El grupo político que ganó estas elecciones no está de acuerdo con el orden constitucional que rige entre nosotros. Cree que la dictadura militar y su secuela de crímenes y abusos de lesa humanidad fue una contingencia propia de una “guerra” que nunca fue aprobada ni legitimada por el pueblo de la nación. No cree que el territorio argentino abarque todos los componentes que su ley fundamental proclama y protege. Considera legítima a la ocupación por una potencia extranjera de un territorio que el orden y la legalidad internacional reconoce a nuestra patria sobre el fundamento único de la fuerza militar. Decididamente el gobierno electo desafía nuestras leyes y nuestra constitución. Con esto no quiere afirmarse ninguna estrategia política que parta de desconocer el hecho evidente -y crítico- de que el electorado acaba de consagrar este régimen abiertamente inconstitucional desde el punto de vista de sus proclamas públicas como su gobierno legítimo: la legitimidad de un régimen no es una cuestión jurídica, es un problema político, y como tal la resuelve la lucha política por el poder.
A lo que estamos asistiendo no es a un episodio más de la alternancia política en el país. Es a una experiencia con pretensión refundacional. A una revisión de nuestra historia desde la perspectiva pura y dura del ejercicio de un poder sin limitaciones éticas ni jurídicas. Milei es su cara patética, siempre en el límite de lo ridículo. Pero la alianza con Macri lo revela como un peligro de amplios y profundos alcances. Al empresario devenido en político nunca se le ocurrió revisar los acuerdos básicos del país después del terrorismo de estado. Pretendió gobernarlo sin tocar los acuerdos mínimos, sin alterar el consenso implícitamente mayoritario del “nunca más” que el pueblo argentino dictó con el juicio a las juntas militares asesinas. Y no se trata de una cuestión jurídica, se trata de un pacto histórico equivalente a cada una de las premisas que permitieron nuestra constitución. Ahora sí, el empresario mafioso ha adoptado el punto de vista del todo o nada que lleva al país a los riesgos más graves.

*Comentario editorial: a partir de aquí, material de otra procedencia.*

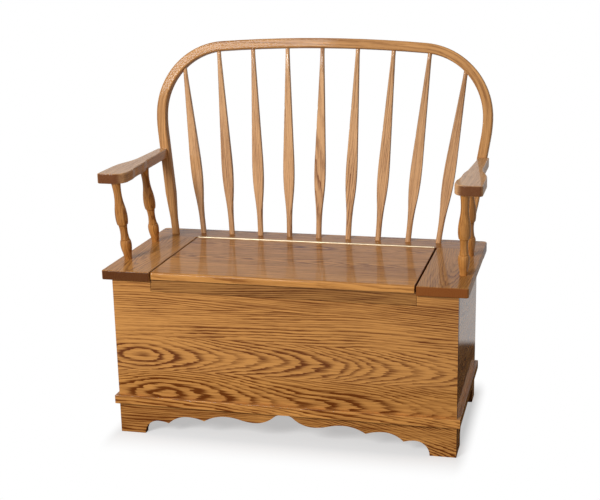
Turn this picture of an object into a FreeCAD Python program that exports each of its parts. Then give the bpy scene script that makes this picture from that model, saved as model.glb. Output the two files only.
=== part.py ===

Como suele ocurrir cada vez que las roscas oligárquicas argentinas engendran una fórmula política con pretensiones de “novedad” se nota claramente su inscripción en el pasado. En este caso es la vicepresidenta la que enarbola la idea de este nuevo comienzo. Y la importancia de este hecho no remite solamente al pasado y al presente. No son solamente los juicios por crímenes de lesa humanidad cometidos por el terrorismo de estado. Se está hablando del futuro del país, de la construcción de nuevos “pactos preexistentes” que desconozcan las leyes y la constitución, que coloquen la razón de estado (del estado oligárquico y antinacional”) como fundamento único del gobierno. Es cierto que no es la primera vez que se ensaya este proyecto con esta retórica. Todas las dictaduras que en el país han sido después del derrocamiento violento e ilegal del peronismo han cantado esta canción. Lo que está en juego es si esta vez la violencia antipopular podrá construir su base política. Aquella que soñaron -y en la que fracasaron- los militares del “proceso”, tanto como sus antecesores de la “fusiladora”.
Argentina no está ante un episodio de alternancia. Está ante una prueba decisiva para su condición de país democrático, abierto al mundo, perteneciente al espacio sudamericano y al de aquellos países que procuran un nuevo orden global. El mandato central es el de proteger el orden democrático. Resistir el evidente propósito de crear un orden diferente, sustentado en la persecución de lo diferente, en la naturalización de la desigualdad y la negación del más alto grado civilizatorio alcanzado por la Argentina, el de la justicia social. Queda pendiente cuál habrá de ser la conducta de las fuerzas populares frente a este nuevo intento de avasallamiento de nuestra nación.